• [The task] Filter out everything except lines holding "object".

= = =

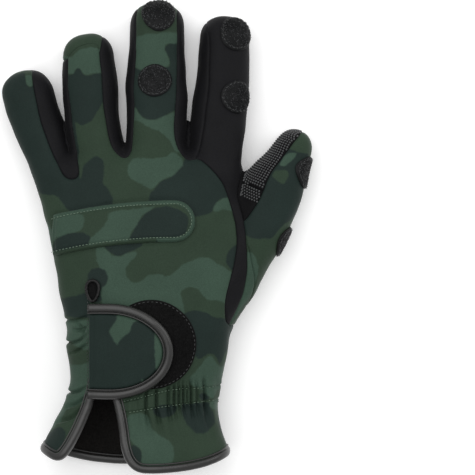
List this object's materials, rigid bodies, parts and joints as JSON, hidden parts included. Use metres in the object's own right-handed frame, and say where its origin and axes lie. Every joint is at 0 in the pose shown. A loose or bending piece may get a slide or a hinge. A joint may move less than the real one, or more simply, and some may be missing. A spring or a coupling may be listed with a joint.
{
  "type": "fishing glove",
  "caption": "Left-hand winter fishing glove with fold-back fingertips, dotted grip patches, a slit cuff, a padded knuckle strip and a D-shaped wrist strap on a loop pad.",
  "frame": {"origin": "on the flat underside, below the middle of the palm", "axes": "+X towards the thumb, +Y towards the fingertips, +Z out of the back of the hand"},
  "size_m": [0.1672, 0.2502, 0.0461],
  "materials": {
    "camo_fabric": "smooth knitted face on foam, woodland camouflage in three dark greens, satin sheen",
    "black_neoprene": "matt black knitted face on foam",
    "grip_mesh": "black cloth printed with small raised grey rubber dots",
    "binding": "soft satin black binding, rolled over the edge",
    "loop_fabric": "black brushed loop fastening, matt",
    "hook_fabric": "black hook and loop dots, fuzzy, sewn round the edge"
  },
  "bodies": {
    "root": {"back_panel": "camo_fabric", "thumb_back": "camo_fabric", "thumb_gusset": "camo_fabric", "knuckle_strip": "camo_fabric", "strap": "camo_fabric", "palm_panel": "black_neoprene", "index_back": "black_neoprene", "fourchette_pinky_ring": "black_neoprene", "fourchette_ring_middle": "black_neoprene", "fourchette_middle_index": "black_neoprene", "index_tip_palm": "black_neoprene", "middle_tip_palm": "black_neoprene", "thumb_grip": "grip_mesh", "thumb_tip_grip": "grip_mesh", "side_grip": "grip_mesh", "strap_binding": "binding", "cuff_binding": "binding", "pull_loop": "binding", "loop_pad": "loop_fabric", "dot_middle_tip": "hook_fabric", "dot_middle_mid": "hook_fabric", "dot_index_tip": "hook_fabric", "dot_index_mid": "hook_fabric", "dot_thumb_tip": "hook_fabric", "dot_thumb_mid": "hook_fabric"}
  },
  "joints": []
}
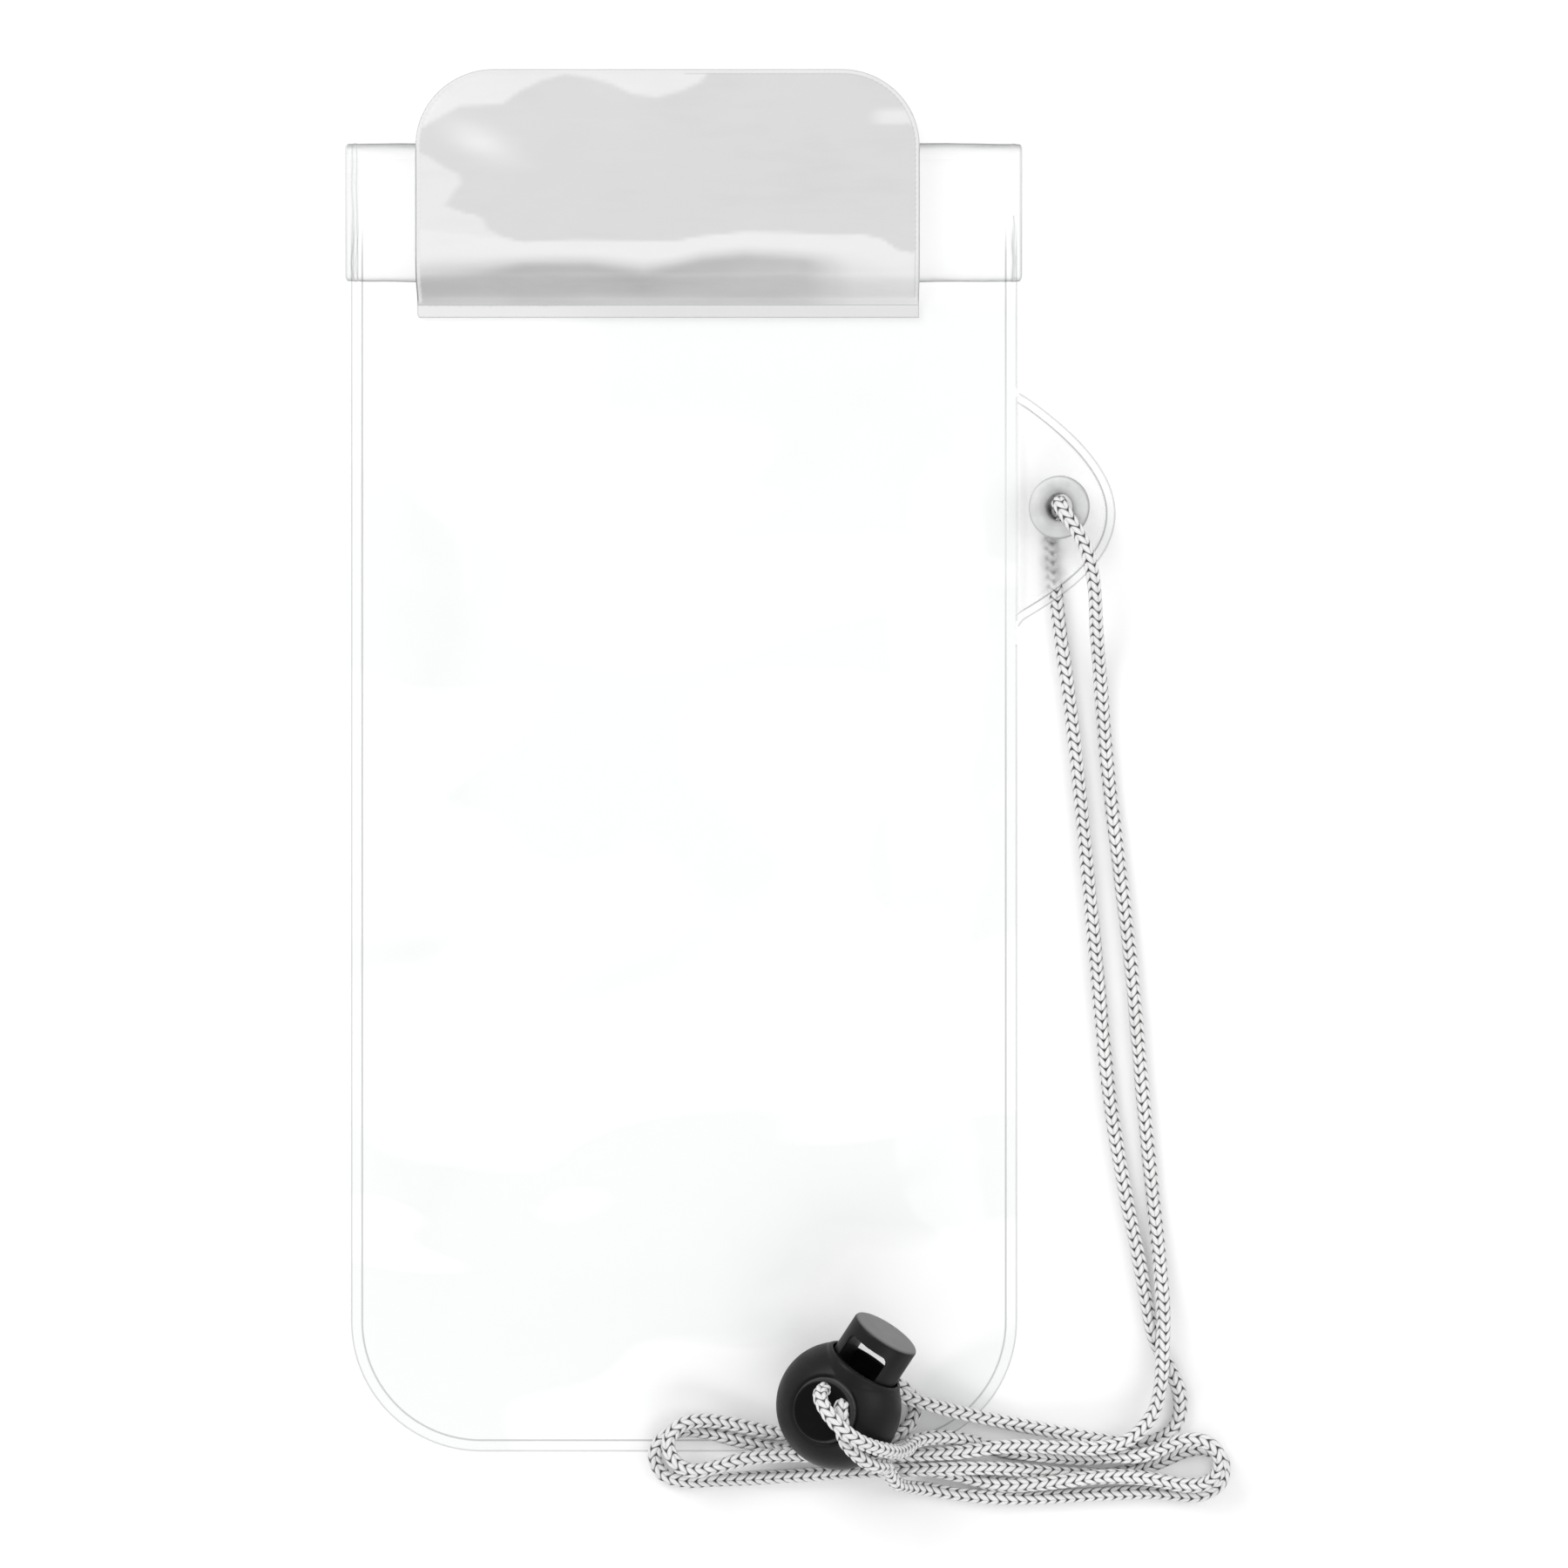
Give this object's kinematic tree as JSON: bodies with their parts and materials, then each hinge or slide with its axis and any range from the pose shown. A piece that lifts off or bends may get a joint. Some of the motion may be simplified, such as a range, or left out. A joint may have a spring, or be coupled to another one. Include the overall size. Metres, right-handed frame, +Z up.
{
  "type": "waterproof phone pouch",
  "caption": "clear welded phone pouch with a rolled mouth held by a closure flap, and a neck cord with a sprung lock, laid flat on its back",
  "frame": {"origin": "middle of the bag's flat back face, half way along its length and on its centreline", "axes": "+Y runs along the bag from its welded bottom edge to its rolled mouth, +Z points up out of its front, +X points to the side with the lanyard tab"},
  "size_m": [0.1472, 0.2356, 0.0273],
  "materials": {
    "clear_film": "clear soft vinyl film, glossy",
    "white_vinyl": "soft white vinyl, glossy",
    "white_tape": "woven hook and loop tape",
    "eyelet_plastic": "milky moulded plastic",
    "grey_cord": "knitted silver-grey polyester cord",
    "black_plastic": "satin black moulded plastic",
    "spring_steel": "bare spring wire"
  },
  "bodies": {
    "pouch": {"back_sheet": "clear_film", "front_sheet": "clear_film", "closure_flap": "white_vinyl", "loop_patch": "white_tape", "hook_patch": "white_tape", "eyelet_front": "eyelet_plastic", "eyelet_washer": "eyelet_plastic", "cord_front_strand": "grey_cord", "cord_back_strand": "grey_cord", "cord_loops": "grey_cord", "cord_lock_strand_left": "grey_cord", "cord_lock_strand_right": "grey_cord", "lock_body": "black_plastic", "lock_spring": "spring_steel"},
    "button": {"lock_button": "black_plastic"}
  },
  "joints": [
    {"name": "button_press", "type": "slide", "parent": "pouch", "child": "button", "axis": [-0.5268, -0.8269, -0.1969], "range_m": [0, 0.004], "stiffness_N_per_m": 300, "springref_m": -0.004, "deforming": ["lock_spring"]}
  ]
}
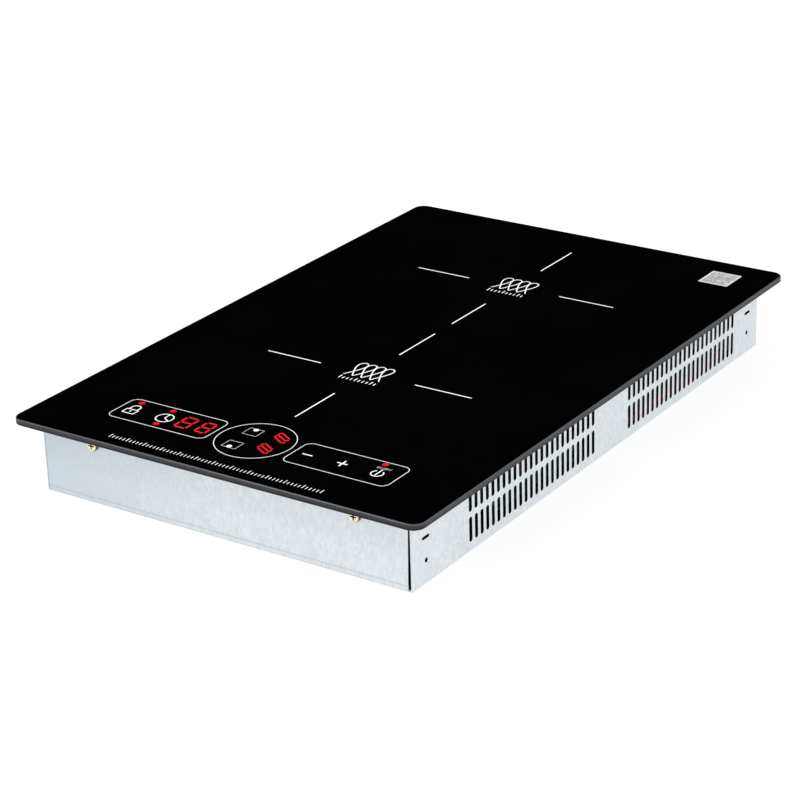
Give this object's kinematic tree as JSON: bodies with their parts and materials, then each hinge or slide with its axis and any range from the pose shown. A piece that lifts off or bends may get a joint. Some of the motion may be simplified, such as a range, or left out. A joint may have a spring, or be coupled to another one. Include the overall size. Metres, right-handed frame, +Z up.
{
  "type": "induction cooktop",
  "caption": "Narrow built-in induction cooktop: black glass plate with touch controls over a vented galvanised tray that holds coils, power boards and fans.",
  "frame": {"origin": "centre of the tray's resting face, on the plan centre of the glass", "axes": "+Z up through the glass, +Y to the rear, +X to the right as the user sees it"},
  "size_m": [0.3, 0.457, 0.0512],
  "materials": {
    "black_glass": "polished black glass ceramic with a ground edge",
    "galvanised_steel": "bright galvanised sheet with fine spangle",
    "black_silicone": "matt silicone rubber",
    "yellow_zinc": "yellow passivated zinc plating",
    "zinc_steel": "bright zinc plating",
    "nickel_brass": "plain turned brass",
    "white_moulding": "glass-filled moulding, matt",
    "litz_copper": "enamelled copper strands",
    "mica": "pressed mica paper",
    "ferrite": "sintered ferrite, matt",
    "circuit_board": "solder-masked board",
    "heatsink_aluminium": "extruded, plain",
    "black_epoxy": "moulded epoxy",
    "capacitor_case": "plastic case",
    "wound_choke": "enamelled wire over a coated core",
    "black_moulding": "moulded, fine texture",
    "stator_copper": "wound stator",
    "power_lead": "silicone insulation",
    "signal_lead": "PVC sleeve",
    "earth_insulation": "green and yellow insulation",
    "terminal_moulding": "moulded terminal block",
    "fuse_ceramic": "ceramic tube with metal caps",
    "touch_foam": "conductive foam",
    "display_module": "tinted display face",
    "red_light": "red light guide"
  },
  "bodies": {
    "cooktop": {"board_screws": "zinc_steel", "board_spacers": "nickel_brass", "buzzer": "black_epoxy", "cable_gland": "black_moulding", "carrier_posts": "white_moulding", "carrier_springs": "zinc_steel", "control_board": "circuit_board", "control_bracket": "black_moulding", "control_harness": "signal_lead", "cover_screws": "yellow_zinc", "earth_lead": "earth_insulation", "earth_screw": "zinc_steel", "fan_leads": "signal_lead", "fan_screws": "zinc_steel", "filter_board": "circuit_board", "filter_capacitor": "capacitor_case", "filter_choke": "wound_choke", "front_board_capacitors": "capacitor_case", "front_board_choke": "wound_choke", "front_coil_carrier": "white_moulding", "front_coil_insulator": "mica", "front_coil_leads": "power_lead", "front_coil_winding": "litz_copper", "front_fan_frame": "black_moulding", "front_fan_stator": "stator_copper", "front_ferrite_bars": "ferrite", "front_heatsink": "heatsink_aluminium", "front_pan_sensor": "black_silicone", "front_power_board": "circuit_board", "front_power_devices": "black_epoxy", "fuse": "fuse_ceramic", "gland_nut": "black_moulding", "glass_top": "black_glass", "housing_tray": "galvanised_steel", "indicator_lights": "red_light", "mains_leads": "power_lead", "rear_board_capacitors": "capacitor_case", "rear_board_choke": "wound_choke", "rear_coil_carrier": "white_moulding", "rear_coil_insulator": "mica", "rear_coil_leads": "power_lead", "rear_coil_winding": "litz_copper", "rear_fan_frame": "black_moulding", "rear_fan_stator": "stator_copper", "rear_ferrite_bars": "ferrite", "rear_heatsink": "heatsink_aluminium", "rear_pan_sensor": "black_silicone", "rear_power_board": "circuit_board", "rear_power_devices": "black_epoxy", "silicone_bead": "black_silicone", "supply_leads": "power_lead", "terminal_block": "terminal_moulding", "terminal_screws": "zinc_steel", "timer_display": "display_module", "top_frame": "galvanised_steel", "touch_pads": "touch_foam", "zone_displays": "display_module"},
    "front_impeller": {"front_fan_impeller": "black_moulding"},
    "rear_impeller": {"rear_fan_impeller": "black_moulding"}
  },
  "joints": [
    {"name": "front_fan_spin", "type": "hinge", "parent": "cooktop", "child": "front_impeller", "pos_m": [-0.088, -0.0614, 0.009], "axis": [0, 0, 1], "continuous": true},
    {"name": "rear_fan_spin", "type": "hinge", "parent": "cooktop", "child": "rear_impeller", "pos_m": [-0.088, 0.115, 0.009], "axis": [0, 0, 1], "continuous": true}
  ]
}
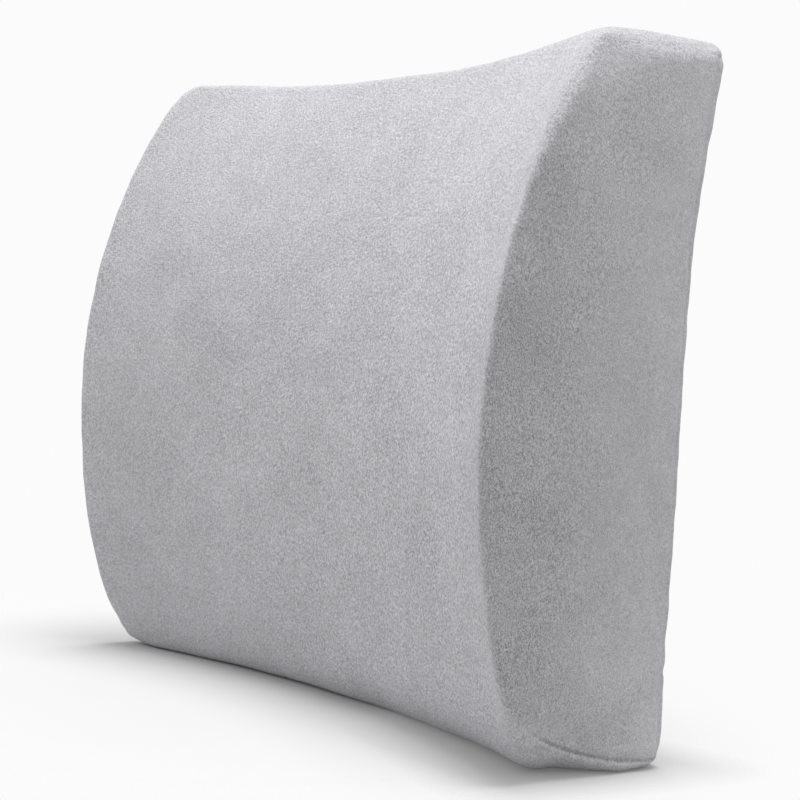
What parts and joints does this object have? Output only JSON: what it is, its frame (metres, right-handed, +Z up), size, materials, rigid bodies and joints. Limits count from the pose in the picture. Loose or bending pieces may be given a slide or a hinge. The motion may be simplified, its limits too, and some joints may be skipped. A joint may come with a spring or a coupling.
{
  "type": "lumbar support cushion",
  "caption": "Saddle-fronted foam back cushion in a zipped grey velour cover, with an elastic strap and side-release buckle behind.",
  "frame": {"origin": "centre of the bounding box at the level of the flat bottom", "axes": "+Z up, the saddle front faces -Y, the flat back and its strap face +Y, +X runs along the cushion's width"},
  "size_m": [0.332, 0.1185, 0.2995],
  "materials": {
    "velour": "short-pile grey velour",
    "lining": "thin white knitted lining",
    "zip_tape": "woven polyester tape",
    "webbing": "black ribbed elastic webbing",
    "label": "blank woven satin label",
    "foam": "open-cell polyurethane foam",
    "coil": "moulded nylon coil",
    "zip_metal": "painted zinc casting",
    "buckle": "black moulded acetal, fine texture"
  },
  "bodies": {
    "cushion": {"foam_core": "foam", "inner_liner": "lining", "cover_front_wrap": "velour", "cover_side_left": "velour", "cover_side_right": "velour", "cover_back_upper": "velour", "cover_back_lower": "velour", "zip_tape_upper": "zip_tape", "zip_tape_lower": "zip_tape", "zip_coil_upper": "coil", "zip_coil_lower": "coil", "zip_stop_start": "zip_metal", "zip_stop_end": "zip_metal", "strap_left": "webbing", "strap_right": "webbing", "buckle_socket": "buckle", "care_label": "label"},
    "zip_slider_body": {"zip_slider": "zip_metal"},
    "zip_pull_body": {"zip_pull": "zip_metal"},
    "plug_body": {"buckle_plug": "buckle", "strap_right_fold": "webbing"},
    "prong_upper_body": {"buckle_prong_upper": "buckle"},
    "prong_lower_body": {"buckle_prong_lower": "buckle"}
  },
  "joints": [
    {"name": "zip_slide", "type": "slide", "parent": "cushion", "child": "zip_slider_body", "axis": [-1, 0, 0], "range_m": [0, 0.262]},
    {"name": "zip_pull_hinge", "type": "hinge", "parent": "zip_slider_body", "child": "zip_pull_body", "pos_m": [0.132, 0.0511, 0.04], "axis": [0, 0, -1], "range_deg": [0, 172]},
    {"name": "plug_slide", "type": "slide", "parent": "cushion", "child": "plug_body", "axis": [1, 0, 0], "range_m": [0, 0.028], "deforming": ["strap_right"]},
    {"name": "prong_upper_flex", "type": "hinge", "parent": "plug_body", "child": "prong_upper_body", "pos_m": [0.0042, 0.05425, 0.164], "axis": [0, -1, 0], "range_deg": [0, 6], "stiffness_Nm_per_rad": 0.1},
    {"name": "prong_lower_flex", "type": "hinge", "parent": "plug_body", "child": "prong_lower_body", "pos_m": [0.0042, 0.05425, 0.134], "axis": [0, 1, 0], "range_deg": [0, 6], "stiffness_Nm_per_rad": 0.1}
  ],
  "couplings": [
    {"joint": "prong_lower_flex", "follows": "prong_upper_flex", "ratio": 1}
  ]
}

= = =

• [Expected answer]
List this object's materials, rigid bodies, parts and joints as JSON, hidden parts included. Use metres in the object's own right-handed frame, and say where its origin and axes lie. Every joint is at 0 in the pose shown. A loose or bending piece may get a slide or a hinge. A joint may move less than the real one, or more simply, and some may be missing. A spring or a coupling may be listed with a joint.
Give this object's kinematic tree as JSON: bodies with their parts and materials, then each hinge or slide with its axis and any range from the pose shown. A piece that lifts off or bends may get a joint. Some of the motion may be simplified, such as a range, or left out. A joint may have a spring, or be coupled to another one. Include the overall size. Metres, right-handed frame, +Z up.
Give this object's kinematic tree as JSON: bodies with their parts and materials, then each hinge or slide with its axis and any range from the pose shown. A piece that lifts off or bends may get a joint. Some of the motion may be simplified, such as a range, or left out. A joint may have a spring, or be coupled to another one. Include the overall size. Metres, right-handed frame, +Z up.
What parts and joints does this object have? Output only JSON: what it is, its frame (metres, right-handed, +Z up), size, materials, rigid bodies and joints. Limits count from the pose in the picture. Loose or bending pieces may be given a slide or a hinge. The motion may be simplified, its limits too, and some joints may be skipped. A joint may come with a spring or a coupling.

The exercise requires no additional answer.